Time has ceased to matter
The first week I was there, this year's batch of new flutes (fifty of them!) got their fine-tuning. The flutist who works this magic with my flutemakers happens to be my teacher from back home in Alabama, and she happens to be a delightful human, so I was thrilled to be there. Learn some of a fulfilling, fascinating trade? Check. Hang out with some of my favorite people? Check. Eat a lot of chocolate? Check, and then some.
The second week, I learned how to operate the bigger machinery in the workshop; how to effectively wind the flute joints with thread; how to make corks for the flutes; how to do primary reaming; and how to polish a finished instrument. I also set up a spreadsheet to keep track of all the flutes in the shop.
Fourteen days after my arrival, I did the leaving thing again.
CoLang
It only took me one day to get to Texas. Which is good, because classes started the next day.
Sometime in late April, I got the unexpected notification that I'd been awarded a full scholarship to a thing called CoLang. I was leery of heading back to the classroom so soon after escaping, but I couldn't not go, because CoLang is everything I want in academic life. (It's a gathering of linguists/language activists who work with endangered languages, for the purpose of sharing skills and talking about how to do our work well - i.e., in collaboration with the communities we work in; doing research for, with, and by the community, rather than research on it.) I have no regrets. The education I got there feels very Oberlin in its passion, curiosity, humility, interconnectedness, and importance. And, of course, in its being undertaken by a lot of really, really cool people.

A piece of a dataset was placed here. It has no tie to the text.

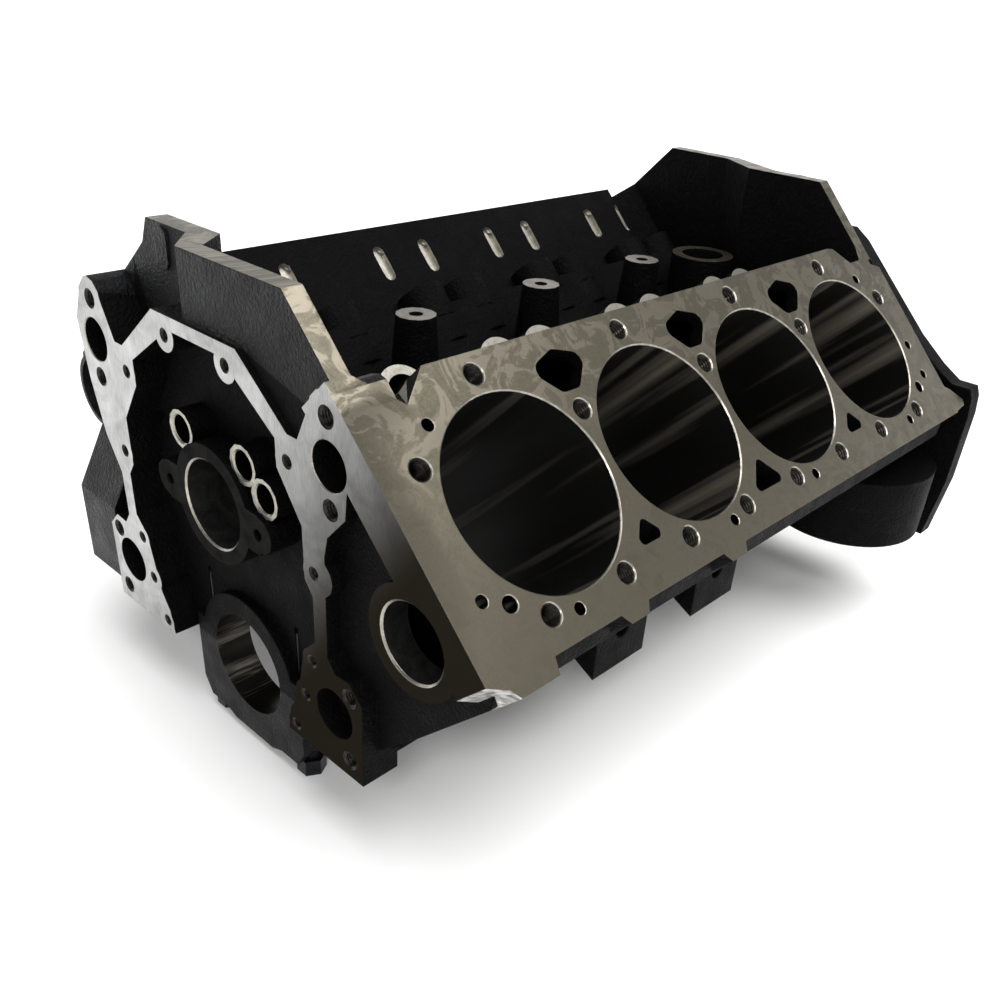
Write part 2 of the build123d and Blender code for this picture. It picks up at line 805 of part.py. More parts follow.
def crank_line():
    """Bores along the crank and the camshaft, with the cap registers, cap bolt and pan bolt holes."""
    relief = 6
    pan_plane = Plane.XY.offset(pan_rail_z)
    waist = [(pan_rail_waist, first_web_y + 4), (pan_rail_waist, 78), (pan_rail_half + 1, 96)]
    waist.append((pan_rail_half + 1, first_web_y + 4))
    with BuildPart() as line:
        add(rounds([(0, 0)], main_bore_radius, 0, bell_face_y))
        add(rounds([(0, cam_height)], cam_bore_radius, 0, bell_face_y))
        for k, (front, back) in enumerate(cap_spans()):
            notch = cap_half(k) + register_clearance
            register = mirrored([(notch, pan_rail_z - 1), (notch, 0)])
            add(prism(register, front - relief, back + relief))
            add(uprights(cap_bolts(k), cap_bolt_radius + cap_bolt_clearance, 0, cap_bolt_depth, drill_sides))
        with BuildSketch(pan_plane):
            with Locations((0, mid_y)):
                with GridLocations(2 * (pan_rail_half - pan_bolt_inset), pan_bolt_pitch, 2, pan_bolt_count):
                    RegularPolygon(pan_bolt_radius, drill_sides)
        extrude(amount=pan_bolt_depth)
        with BuildSketch(pan_plane):
            for side in (1, -1):
                with BuildLine():
                    Polyline(*[(side * x, y) for x, y in waist], close=True)
                make_face()
        extrude(amount=pan_rail_height - pan_rail_z)
    return line.part


def make_cap(k):
    """One main bearing cap: half of the main bore, seated in its register."""
    front, back = cap_spans()[k]
    half = cap_half(k)
    outline = [(half, 0), (half, 12 - cap_drop), (half - 7, -cap_drop), (cap_bolt_x - 14, -cap_drop), (20, -cap_belly)]
    with BuildPart() as cap:
        add(prism(mirrored(outline), front, back))
        add(rounds([(0, 0)], main_bore_radius, front, back), mode=Mode.SUBTRACT)
        with BuildSketch(Plane.XY):
            spots(cap_bolts(k), cap_bolt_radius + cap_bolt_clearance, drill_sides)
        extrude(amount=-cap_belly, mode=Mode.SUBTRACT)
    return cap.part


def make_cap_bolt(centre):
    """A hexagon-headed main cap bolt, its head under the cap."""
    with BuildPart() as bolt:
        with BuildSketch(Plane.XY.offset(-cap_drop - bolt_head_height)):
            with Locations(centre):
                RegularPolygon(bolt_head_across / 2, 6, major_radius=False)
        extrude(amount=bolt_head_height)
        add(uprights([centre], cap_bolt_radius, -cap_drop, cap_bolt_depth - cap_bolt_end_gap, drill_sides))
    return bolt.part


def make_block():
    """The whole casting with its machining."""
    bank = make_bank()
    jacket = make_jacket()
    holes = bank_holes()
    grooves = pushrod_grooves()
    right_bank = make_right_bank(bank)
    with BuildPart() as block:
        add(make_crankcase())
        add(bank)
        add(right_bank)
        add(make_bays(), mode=Mode.SUBTRACT)
        add(make_valley_walls())
        add(make_chest_wall())
        add(prism(mirrored(chest_edge()), 0, timing_floor), mode=Mode.SUBTRACT)
        add(make_timing_face())
        add(make_cam_front())
        add(make_valley_posts())
        add(make_bell())
        add(make_side_bosses())
        for core in (jacket, holes, grooves):
            add(core, mode=Mode.SUBTRACT)
            add(turned(core), mode=Mode.SUBTRACT)
        add(valley_holes(), mode=Mode.SUBTRACT)
        add(front_holes(), mode=Mode.SUBTRACT)
        add(bell_holes(), mode=Mode.SUBTRACT)
        add(side_holes(), mode=Mode.SUBTRACT)
        add(crank_line(), mode=Mode.SUBTRACT)
    return block.part


def write(part, name):
    """Label a finished piece and write it as one STEP file."""
    part.label = name
    export_step(part, f"parts/{name}.step")
    print(name, round(part.volume), len(part.solids()), len(part.faces()))


write(make_block(), "cylinder_block")
write(make_bell_dowels(), "bell_housing_dowels")
for k in range(bore_count + 1):
    write(make_cap(k), f"main_cap_{k + 1}")
    for j, centre in enumerate(cap_bolts(k)):
        write(make_cap_bolt(centre), f"main_cap_{k + 1}_bolt_{j + 1}")
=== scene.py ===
"""A bare ninety-degree V8 cylinder block in a plain white studio.

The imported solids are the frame: the crank axis is Y, +Y runs to the bell face, +Z is up and +X is the
left bank. Sizes here are in millimetres and are turned into metres where a mesh or a lamp is made.
Deck coordinates are y along the crank, u across a deck towards the valley and n out of the deck.
"""

import json
from math import cos, pi, radians, sin

import bmesh
import bpy
import numpy as np
from mathutils import Matrix, Vector


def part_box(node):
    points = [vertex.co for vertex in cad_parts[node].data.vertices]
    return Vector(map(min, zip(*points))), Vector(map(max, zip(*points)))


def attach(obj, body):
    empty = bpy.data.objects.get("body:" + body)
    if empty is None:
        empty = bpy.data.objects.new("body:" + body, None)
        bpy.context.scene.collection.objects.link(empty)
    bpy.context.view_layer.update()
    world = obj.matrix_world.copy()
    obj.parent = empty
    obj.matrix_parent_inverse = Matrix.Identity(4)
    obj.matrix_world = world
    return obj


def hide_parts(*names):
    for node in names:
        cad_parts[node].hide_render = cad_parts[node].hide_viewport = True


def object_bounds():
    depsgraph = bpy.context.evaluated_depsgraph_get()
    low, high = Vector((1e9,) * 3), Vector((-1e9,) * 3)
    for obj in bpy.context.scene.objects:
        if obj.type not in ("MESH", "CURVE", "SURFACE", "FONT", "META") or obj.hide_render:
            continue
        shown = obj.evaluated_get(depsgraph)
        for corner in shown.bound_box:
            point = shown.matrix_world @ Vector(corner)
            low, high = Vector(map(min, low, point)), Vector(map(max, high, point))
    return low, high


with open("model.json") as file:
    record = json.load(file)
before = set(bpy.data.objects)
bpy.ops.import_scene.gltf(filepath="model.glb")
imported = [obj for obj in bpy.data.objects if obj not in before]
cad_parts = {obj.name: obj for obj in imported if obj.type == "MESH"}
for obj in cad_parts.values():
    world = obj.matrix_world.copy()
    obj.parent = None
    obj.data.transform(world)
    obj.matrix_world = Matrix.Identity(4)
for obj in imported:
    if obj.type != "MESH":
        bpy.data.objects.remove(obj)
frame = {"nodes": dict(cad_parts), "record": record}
cad_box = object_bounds()

mm = 0.001
slope = cos(radians(45))
mounts = {m["name"]: m for m in frame["record"]["mounts"]}


def mount_at(name):
    """Place of one of the record's mounts, in millimetres."""
    return np.array(mounts[name]["pos_m"]) / mm


# Sizes read from the frame
bore_radius = mounts["left_cylinder_1"]["dims"]["r_mm"]
bore_ys = [mount_at(f"left_cylinder_{k}")[1] for k in (1, 2, 3, 4)]
bore_spacing = bore_ys[1] - bore_ys[0]
mid_y = (bore_ys[0] + mount_at("right_cylinder_1")[1]) / 2
deck_n = (mount_at("left_deck")[0] + mount_at("left_deck")[2]) * slope
bell_y = mount_at("bell_face")[1]
cam_z = mount_at("cam_bore")[2]
cam_radius = mounts["cam_bore"]["dims"]["r_mm"]
main_radius = mounts["main_bore"]["dims"]["r_mm"]
plug_radius = mounts["left_front_core_plug"]["dims"]["r_mm"]
bank_stagger = 2 * mid_y - bore_ys[-1] - bore_ys[0]
bank_length = 2 * mid_y - bank_stagger
rear_y = bank_length + bank_stagger
bay_ys = [y + bank_stagger / 2 for y in bore_ys]
web_ys = [y + bore_spacing / 2 for y in bay_ys[:-1]]

# Heights and faces of the casting
wall_top = 250.0
post_top = 193.4
lifter_top = 172.0
lifter_radius = 10.7
lifter_u = cam_z * slope
lifter_shifts = (43.3, 6.3)
lifter_boss_radius = 16.8
lifter_boss_depth = 24.0
distributor_top = 186.0
distributor_pad_radius = 26.0
valley_wall_u = 74.4
cam_face_y = 0.9
cam_face_radius = 62.0
gallery_face_y = 4.0
gallery_radius = 8.0
port_radius = 12.5
pan_rail_z = -3.2
mount_face_x = 165.0
pump_pad_x = 167.0
filter_z = 14.0
filter_slack = 4.2

# Relief grooves in the valley walls: a capsule cutter of this radius and half length goes in this deep
groove_n = 202.0
groove_depth = 3.5
groove_radius = 4.64
groove_half = 13.0
groove_spread = 20.3
groove_offsets = (-7.0, -1.4, -7.0, -1.4)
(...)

My days there always ended with a familiar kind of exhaustion - one that my brain is happily at home in. I wasn't sure I'd ever find it again, let alone so soon. I feel unbelievably lucky.
Last Saturday
I left. I swapped an awful lot of emails and said an awful lot of "see you in the future"s Friday night (which is, fortunately, probably true, because linguistics is a very small world).
I was sitting in the Dallas/Fort Worth airport when I started this post. Later that night, I was picked up by my closest Alabama friend, and arrived, for real, at home. With my heart as much as my body.
I'm staying for three weeks. It'll be soothing. I will spend my days exactly how I want to. I will get up early in the mornings to beat the Alabama sun and go for the runs I've been missing for four years. I will practice the piano I've been missing for three. I will write tunes for my friends. I will write letters to my friends. I will read books! I will cook impossible things poorly and still have fun eating them.
Boxwood
July 19, I will lace up my comfy old leave-taking shoes and strike out for Nova Scotia for the second time. The first week back, I'll be swapping kitchen help for class time at Boxwood, a flute festival in Lunenberg. I wasn't originally planning on being there, but I found out that Brian Finnegan will be teaching, and then I had no choice. (Funny how life has been doing that to me lately...) For context, I learned how to play my Irish flute by listening to his albums, and I have, on occasion, forgotten to breathe just trying to imagine meeting - let alone playing with - him. I am not physically capable of thinking about that too much, so let's move on.
What's left of summer
For two months after Boxwood, I get to wear the apprentice hat again. I'm not going to rush through my life between now and then, but when my time in the workshop rolls back around, it will be like releasing a breath I've been holding since I left. It will be wonderful. I will savor the heck out of it.
And, bonus, my acro partner from Oberlin is visiting me there for a week in August! I've only seen her twice in the last year, so getting to hang out and play will be a treat.
The future
When I leave Nova Scotia in October, I'll be flying south, but I'll be looking west. That acro partner who's visiting me? We're moving to Seattle together to train and teach and see if we can make it for a year.
Meanwhile, I'm also applying to grad schools for linguistics. While I was at CoLang, I met one of my linguist role models and realized there isn't anyone else I would rather have as my mentor, so her PhD program is currently at the top of my list. (She hugged me! I am over the moon!)
And, in the back of my mind, I'm constantly looking for my next excuse to return to that Nova Scotia eden.
I don't know where I'll be in ten years, but given that my biggest struggle right now is choosing between options that I'm all madly in love with, I think it'll be somewhere good. I may not be using my degree in the traditional sense of getting a job based on what I've studied, but I am using the crap out of my passion, willingness to take risks on new things, and belief that I can do pretty much anything I put my mind to. Oberlin hasn't gotten me a job (yet!), but it sure did give me a life.
To everyone who helped me build myself while I was there: thanks. You did good.